[JSON records of objects]

>>>>>

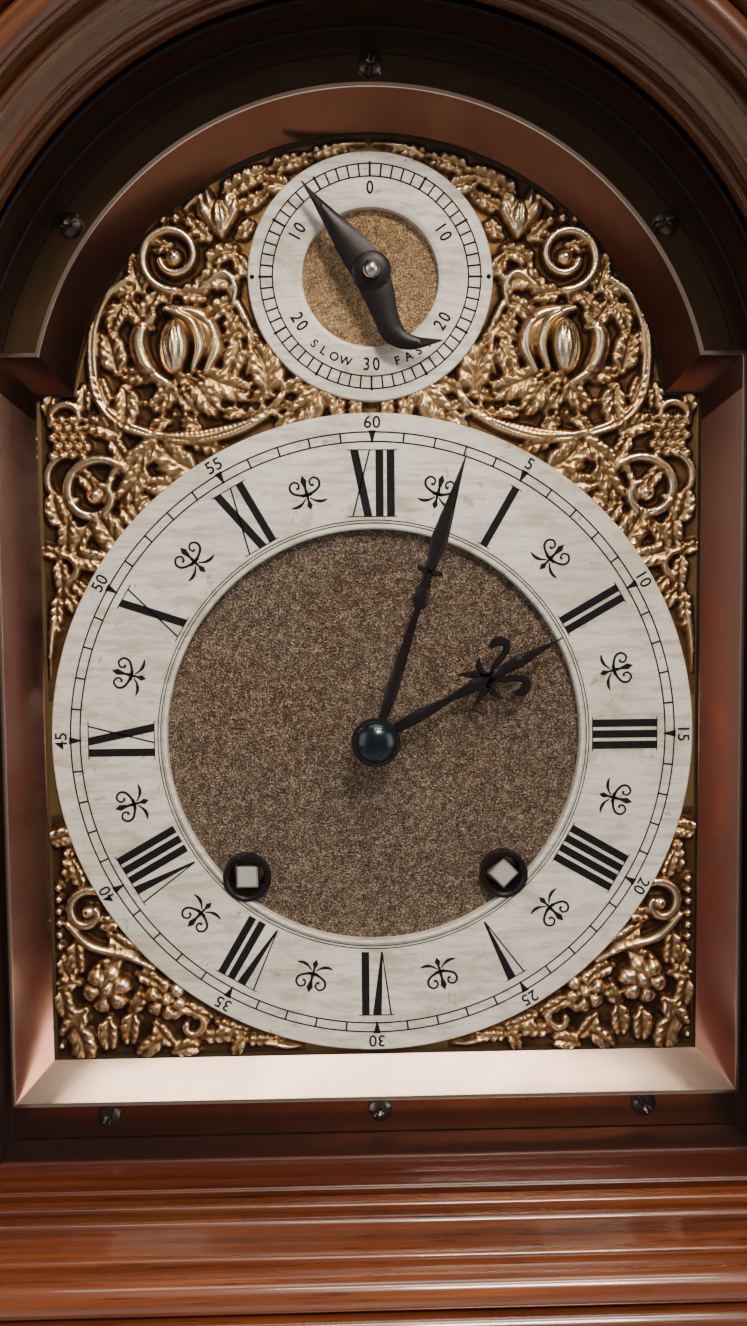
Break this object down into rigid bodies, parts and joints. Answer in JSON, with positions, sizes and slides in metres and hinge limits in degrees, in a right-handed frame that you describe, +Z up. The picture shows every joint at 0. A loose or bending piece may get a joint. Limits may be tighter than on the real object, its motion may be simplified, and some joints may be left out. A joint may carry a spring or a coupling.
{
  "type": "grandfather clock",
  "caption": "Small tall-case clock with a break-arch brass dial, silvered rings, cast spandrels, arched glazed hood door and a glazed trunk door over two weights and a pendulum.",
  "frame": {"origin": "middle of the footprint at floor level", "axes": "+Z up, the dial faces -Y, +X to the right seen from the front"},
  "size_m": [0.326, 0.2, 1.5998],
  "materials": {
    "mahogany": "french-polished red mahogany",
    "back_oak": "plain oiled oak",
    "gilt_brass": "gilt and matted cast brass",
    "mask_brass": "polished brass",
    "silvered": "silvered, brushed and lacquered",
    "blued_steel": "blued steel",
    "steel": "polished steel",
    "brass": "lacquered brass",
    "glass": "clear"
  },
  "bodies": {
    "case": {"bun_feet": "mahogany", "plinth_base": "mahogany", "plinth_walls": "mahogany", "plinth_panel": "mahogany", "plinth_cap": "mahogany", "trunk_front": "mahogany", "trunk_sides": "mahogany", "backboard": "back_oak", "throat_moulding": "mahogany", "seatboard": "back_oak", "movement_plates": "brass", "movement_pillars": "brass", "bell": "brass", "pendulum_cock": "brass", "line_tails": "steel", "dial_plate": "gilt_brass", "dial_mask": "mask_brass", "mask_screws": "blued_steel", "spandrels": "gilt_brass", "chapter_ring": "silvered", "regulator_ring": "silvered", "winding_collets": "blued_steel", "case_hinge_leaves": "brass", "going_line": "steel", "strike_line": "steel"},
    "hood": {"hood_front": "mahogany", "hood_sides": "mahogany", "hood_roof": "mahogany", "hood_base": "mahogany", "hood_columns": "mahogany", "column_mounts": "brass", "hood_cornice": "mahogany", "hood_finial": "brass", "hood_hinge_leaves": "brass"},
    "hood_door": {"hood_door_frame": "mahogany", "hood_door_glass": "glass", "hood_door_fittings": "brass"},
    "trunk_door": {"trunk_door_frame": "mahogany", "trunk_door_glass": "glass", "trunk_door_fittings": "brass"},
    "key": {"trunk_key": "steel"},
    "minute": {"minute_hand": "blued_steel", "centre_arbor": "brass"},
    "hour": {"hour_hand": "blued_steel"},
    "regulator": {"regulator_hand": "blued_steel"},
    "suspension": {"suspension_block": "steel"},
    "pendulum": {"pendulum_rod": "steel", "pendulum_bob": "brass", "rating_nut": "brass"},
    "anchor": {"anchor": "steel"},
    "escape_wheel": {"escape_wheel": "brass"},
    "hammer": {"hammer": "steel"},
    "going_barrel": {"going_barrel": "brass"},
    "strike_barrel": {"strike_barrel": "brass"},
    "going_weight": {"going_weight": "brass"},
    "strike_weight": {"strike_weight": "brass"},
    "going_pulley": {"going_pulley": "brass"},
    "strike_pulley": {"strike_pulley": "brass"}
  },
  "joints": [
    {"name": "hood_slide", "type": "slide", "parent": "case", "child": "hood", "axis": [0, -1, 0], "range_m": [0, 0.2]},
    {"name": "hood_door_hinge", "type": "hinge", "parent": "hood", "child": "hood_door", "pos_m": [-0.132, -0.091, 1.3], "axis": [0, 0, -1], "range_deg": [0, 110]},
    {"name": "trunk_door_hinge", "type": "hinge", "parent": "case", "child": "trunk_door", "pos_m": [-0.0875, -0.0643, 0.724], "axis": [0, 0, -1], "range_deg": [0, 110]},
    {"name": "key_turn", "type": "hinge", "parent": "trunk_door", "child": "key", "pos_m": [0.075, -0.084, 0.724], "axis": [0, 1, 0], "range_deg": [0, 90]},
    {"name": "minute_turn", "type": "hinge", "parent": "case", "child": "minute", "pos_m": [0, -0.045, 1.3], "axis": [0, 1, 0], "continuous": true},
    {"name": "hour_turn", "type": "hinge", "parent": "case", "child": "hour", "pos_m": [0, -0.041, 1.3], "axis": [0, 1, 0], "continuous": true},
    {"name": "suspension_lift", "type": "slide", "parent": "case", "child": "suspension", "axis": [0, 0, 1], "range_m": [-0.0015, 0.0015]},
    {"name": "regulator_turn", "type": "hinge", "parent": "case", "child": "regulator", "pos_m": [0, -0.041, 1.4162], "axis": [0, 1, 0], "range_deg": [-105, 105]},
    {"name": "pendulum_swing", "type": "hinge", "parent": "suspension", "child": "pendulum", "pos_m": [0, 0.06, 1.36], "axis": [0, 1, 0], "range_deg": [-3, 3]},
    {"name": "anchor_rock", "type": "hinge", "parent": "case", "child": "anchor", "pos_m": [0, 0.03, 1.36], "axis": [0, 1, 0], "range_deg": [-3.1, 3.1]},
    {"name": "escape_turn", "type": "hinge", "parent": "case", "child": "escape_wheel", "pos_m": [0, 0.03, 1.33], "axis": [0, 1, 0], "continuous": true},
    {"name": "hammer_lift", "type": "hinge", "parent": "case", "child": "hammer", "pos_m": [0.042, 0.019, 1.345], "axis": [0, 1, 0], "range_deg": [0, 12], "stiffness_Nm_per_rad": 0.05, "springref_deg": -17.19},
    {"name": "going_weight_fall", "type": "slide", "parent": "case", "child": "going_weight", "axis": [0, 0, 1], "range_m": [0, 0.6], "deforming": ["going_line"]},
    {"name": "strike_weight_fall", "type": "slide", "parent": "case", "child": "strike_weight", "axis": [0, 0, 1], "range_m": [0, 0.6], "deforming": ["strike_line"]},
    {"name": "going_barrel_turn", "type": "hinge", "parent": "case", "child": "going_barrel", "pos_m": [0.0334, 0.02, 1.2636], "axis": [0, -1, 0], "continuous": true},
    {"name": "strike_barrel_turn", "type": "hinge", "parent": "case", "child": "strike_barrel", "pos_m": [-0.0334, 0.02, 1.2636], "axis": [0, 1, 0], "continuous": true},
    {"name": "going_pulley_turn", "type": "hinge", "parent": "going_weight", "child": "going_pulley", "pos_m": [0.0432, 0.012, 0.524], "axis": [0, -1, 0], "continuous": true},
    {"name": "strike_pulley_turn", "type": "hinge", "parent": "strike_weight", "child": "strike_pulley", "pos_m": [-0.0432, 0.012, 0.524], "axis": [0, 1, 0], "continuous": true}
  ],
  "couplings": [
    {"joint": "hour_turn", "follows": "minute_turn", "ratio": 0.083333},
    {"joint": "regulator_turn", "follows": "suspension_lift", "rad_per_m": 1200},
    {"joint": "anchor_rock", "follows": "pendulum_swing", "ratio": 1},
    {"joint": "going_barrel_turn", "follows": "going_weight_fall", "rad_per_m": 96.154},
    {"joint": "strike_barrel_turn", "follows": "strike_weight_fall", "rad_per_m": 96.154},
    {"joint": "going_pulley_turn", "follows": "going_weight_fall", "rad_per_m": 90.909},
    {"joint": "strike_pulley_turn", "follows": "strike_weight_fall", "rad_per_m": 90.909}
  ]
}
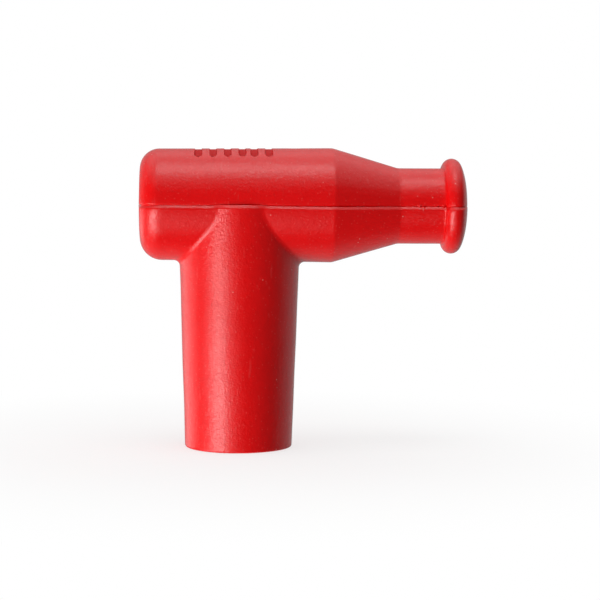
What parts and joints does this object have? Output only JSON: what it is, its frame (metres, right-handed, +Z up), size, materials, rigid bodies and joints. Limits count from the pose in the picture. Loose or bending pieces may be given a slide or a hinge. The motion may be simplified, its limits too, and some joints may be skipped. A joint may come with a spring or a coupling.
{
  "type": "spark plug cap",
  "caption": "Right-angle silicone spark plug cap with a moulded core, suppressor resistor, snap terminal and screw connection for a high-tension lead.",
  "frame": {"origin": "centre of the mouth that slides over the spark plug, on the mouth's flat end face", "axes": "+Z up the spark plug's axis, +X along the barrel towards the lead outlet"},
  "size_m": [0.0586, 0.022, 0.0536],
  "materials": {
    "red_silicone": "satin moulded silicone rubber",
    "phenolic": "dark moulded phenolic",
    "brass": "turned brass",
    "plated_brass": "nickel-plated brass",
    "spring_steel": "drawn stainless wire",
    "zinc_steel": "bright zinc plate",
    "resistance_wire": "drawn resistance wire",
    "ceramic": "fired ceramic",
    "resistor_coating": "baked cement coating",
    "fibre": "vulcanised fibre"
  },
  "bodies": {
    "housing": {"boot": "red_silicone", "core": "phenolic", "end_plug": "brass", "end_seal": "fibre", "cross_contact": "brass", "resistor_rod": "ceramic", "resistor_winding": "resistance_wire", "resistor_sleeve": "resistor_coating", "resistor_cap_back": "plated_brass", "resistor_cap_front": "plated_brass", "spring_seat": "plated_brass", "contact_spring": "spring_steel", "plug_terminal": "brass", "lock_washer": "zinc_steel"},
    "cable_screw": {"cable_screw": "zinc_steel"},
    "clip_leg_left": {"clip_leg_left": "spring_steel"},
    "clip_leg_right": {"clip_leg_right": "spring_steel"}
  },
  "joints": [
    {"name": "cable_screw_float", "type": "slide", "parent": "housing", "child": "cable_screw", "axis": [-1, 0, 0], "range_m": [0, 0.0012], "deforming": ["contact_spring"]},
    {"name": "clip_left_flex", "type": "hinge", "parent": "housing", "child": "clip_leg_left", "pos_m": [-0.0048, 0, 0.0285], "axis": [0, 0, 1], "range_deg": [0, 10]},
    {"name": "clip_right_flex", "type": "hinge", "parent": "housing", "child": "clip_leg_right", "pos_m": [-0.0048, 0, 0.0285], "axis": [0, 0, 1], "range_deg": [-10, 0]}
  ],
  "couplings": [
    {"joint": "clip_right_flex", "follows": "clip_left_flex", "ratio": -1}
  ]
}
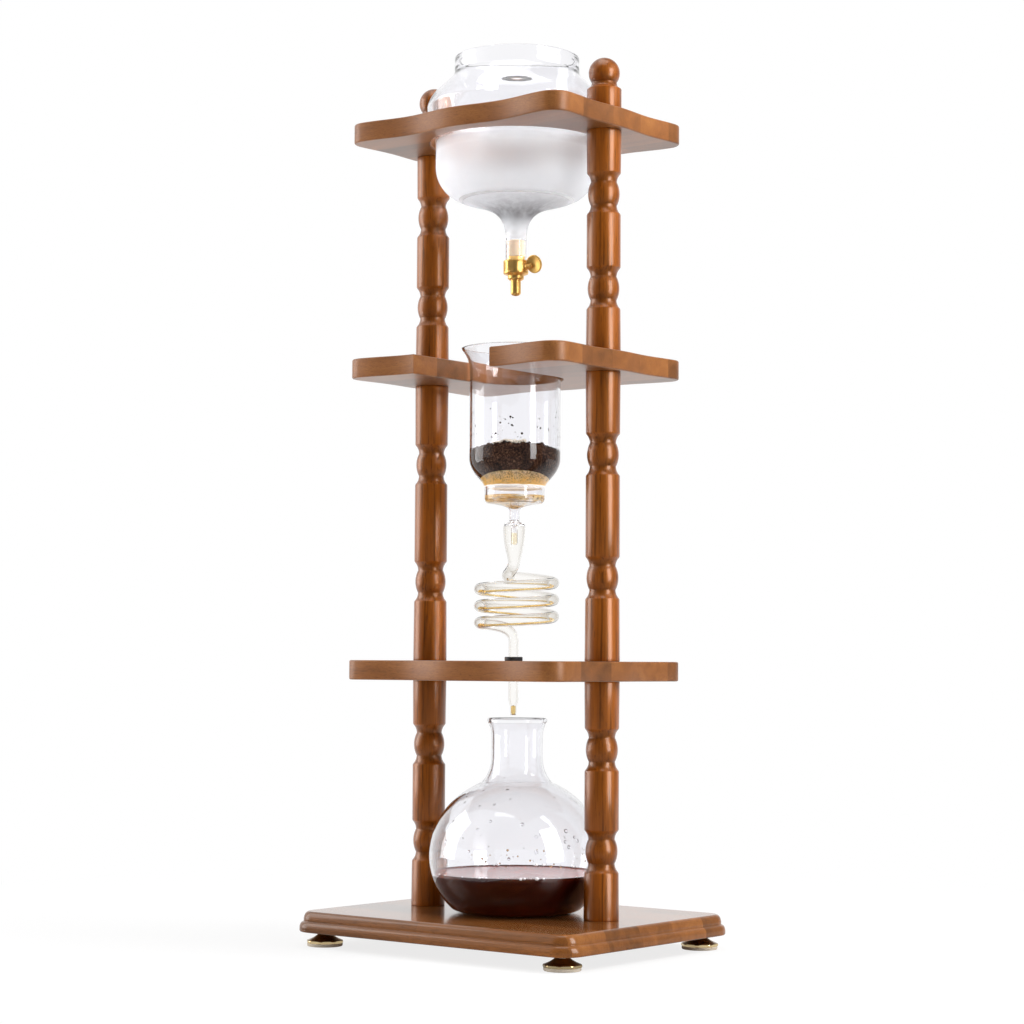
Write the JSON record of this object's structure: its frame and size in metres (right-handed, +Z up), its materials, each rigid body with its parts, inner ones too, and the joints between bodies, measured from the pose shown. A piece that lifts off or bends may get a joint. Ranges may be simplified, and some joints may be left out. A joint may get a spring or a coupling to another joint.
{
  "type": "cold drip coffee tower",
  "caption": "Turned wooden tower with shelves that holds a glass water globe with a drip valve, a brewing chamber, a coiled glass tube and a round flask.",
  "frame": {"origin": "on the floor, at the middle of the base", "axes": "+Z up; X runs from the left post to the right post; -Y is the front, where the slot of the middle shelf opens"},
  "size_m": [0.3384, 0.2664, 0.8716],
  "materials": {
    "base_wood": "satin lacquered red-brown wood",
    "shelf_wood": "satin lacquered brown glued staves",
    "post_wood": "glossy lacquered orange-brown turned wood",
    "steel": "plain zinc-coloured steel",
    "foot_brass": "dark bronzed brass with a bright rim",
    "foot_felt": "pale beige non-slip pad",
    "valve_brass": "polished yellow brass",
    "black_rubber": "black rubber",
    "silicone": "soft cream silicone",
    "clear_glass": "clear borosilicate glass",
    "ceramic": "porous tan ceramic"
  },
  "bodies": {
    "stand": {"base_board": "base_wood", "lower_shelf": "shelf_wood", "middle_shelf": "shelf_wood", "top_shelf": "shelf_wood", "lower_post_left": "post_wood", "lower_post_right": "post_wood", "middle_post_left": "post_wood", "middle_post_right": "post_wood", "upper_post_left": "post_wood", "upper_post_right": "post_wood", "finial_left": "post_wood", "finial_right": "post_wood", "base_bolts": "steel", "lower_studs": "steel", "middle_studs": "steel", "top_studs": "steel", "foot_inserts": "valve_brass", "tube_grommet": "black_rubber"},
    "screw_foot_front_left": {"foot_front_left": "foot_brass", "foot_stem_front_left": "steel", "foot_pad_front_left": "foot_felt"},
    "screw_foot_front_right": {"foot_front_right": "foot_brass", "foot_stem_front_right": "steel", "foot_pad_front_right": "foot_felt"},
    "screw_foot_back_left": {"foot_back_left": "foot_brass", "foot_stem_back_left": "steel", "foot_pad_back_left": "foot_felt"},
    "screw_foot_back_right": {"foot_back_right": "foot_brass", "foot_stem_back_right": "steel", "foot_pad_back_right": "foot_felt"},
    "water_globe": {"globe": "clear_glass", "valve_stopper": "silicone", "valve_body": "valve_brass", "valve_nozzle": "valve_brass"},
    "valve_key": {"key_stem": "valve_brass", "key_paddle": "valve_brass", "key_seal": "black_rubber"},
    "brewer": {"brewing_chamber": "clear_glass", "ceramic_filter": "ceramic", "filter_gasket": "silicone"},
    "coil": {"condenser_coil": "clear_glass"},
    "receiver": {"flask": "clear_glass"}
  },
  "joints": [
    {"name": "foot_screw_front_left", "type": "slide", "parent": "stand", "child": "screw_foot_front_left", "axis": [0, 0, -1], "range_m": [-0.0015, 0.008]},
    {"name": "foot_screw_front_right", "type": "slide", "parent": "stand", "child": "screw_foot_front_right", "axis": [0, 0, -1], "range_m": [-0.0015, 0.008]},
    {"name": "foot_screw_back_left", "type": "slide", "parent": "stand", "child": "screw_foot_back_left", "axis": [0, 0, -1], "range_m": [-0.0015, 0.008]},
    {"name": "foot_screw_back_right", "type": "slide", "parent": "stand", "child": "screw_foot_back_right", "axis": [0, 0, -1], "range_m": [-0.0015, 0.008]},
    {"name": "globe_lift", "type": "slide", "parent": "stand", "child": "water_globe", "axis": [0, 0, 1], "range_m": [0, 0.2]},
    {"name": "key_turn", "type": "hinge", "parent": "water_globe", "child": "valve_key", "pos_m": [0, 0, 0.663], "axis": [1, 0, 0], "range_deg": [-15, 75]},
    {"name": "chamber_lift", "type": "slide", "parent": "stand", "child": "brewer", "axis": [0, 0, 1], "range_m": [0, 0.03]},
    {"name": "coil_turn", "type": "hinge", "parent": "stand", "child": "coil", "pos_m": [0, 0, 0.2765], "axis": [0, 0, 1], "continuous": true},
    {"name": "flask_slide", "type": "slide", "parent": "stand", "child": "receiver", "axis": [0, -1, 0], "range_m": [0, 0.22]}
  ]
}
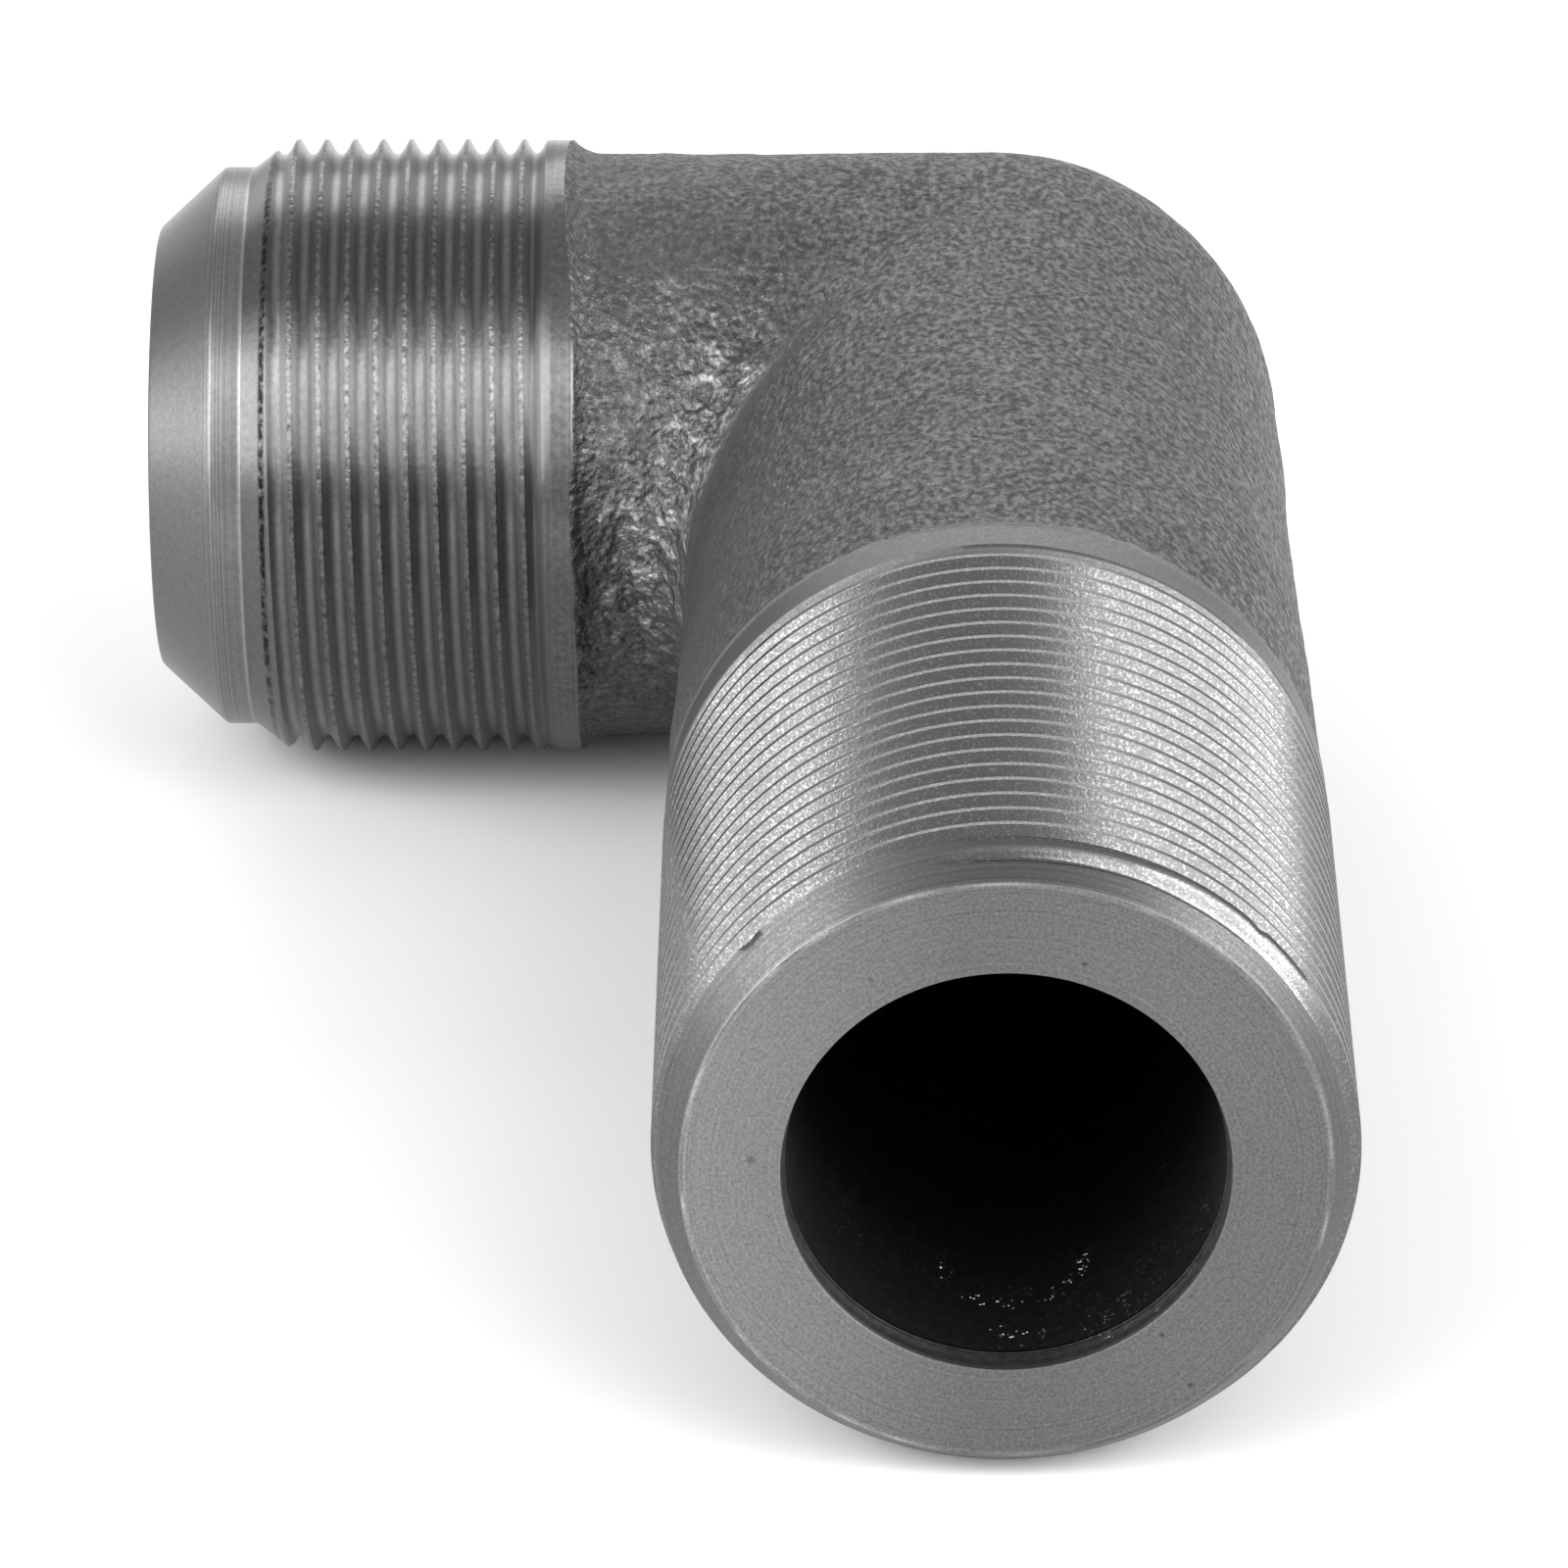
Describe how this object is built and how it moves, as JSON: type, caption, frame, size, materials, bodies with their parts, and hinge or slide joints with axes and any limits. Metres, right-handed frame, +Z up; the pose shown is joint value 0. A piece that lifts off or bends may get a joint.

<<<<<

▶ DIRECTIONS
Every line of the listing that holds "lifts" should be found and copied.

▶ FULL SOLUTION
Write the JSON record of this object's structure: its frame and size in metres (right-handed, +Z up), its materials, each rigid body with its parts, inner ones too, and the joints between bodies, measured from the pose shown. A piece that lifts off or bends may get a joint. Ranges may be simplified, and some joints may be left out. A joint may get a spring or a coupling to another joint.
Describe how this object is built and how it moves, as JSON: type, caption, frame, size, materials, bodies with their parts, and hinge or slide joints with axes and any limits. Metres, right-handed frame, +Z up; the pose shown is joint value 0. A piece that lifts off or bends may get a joint.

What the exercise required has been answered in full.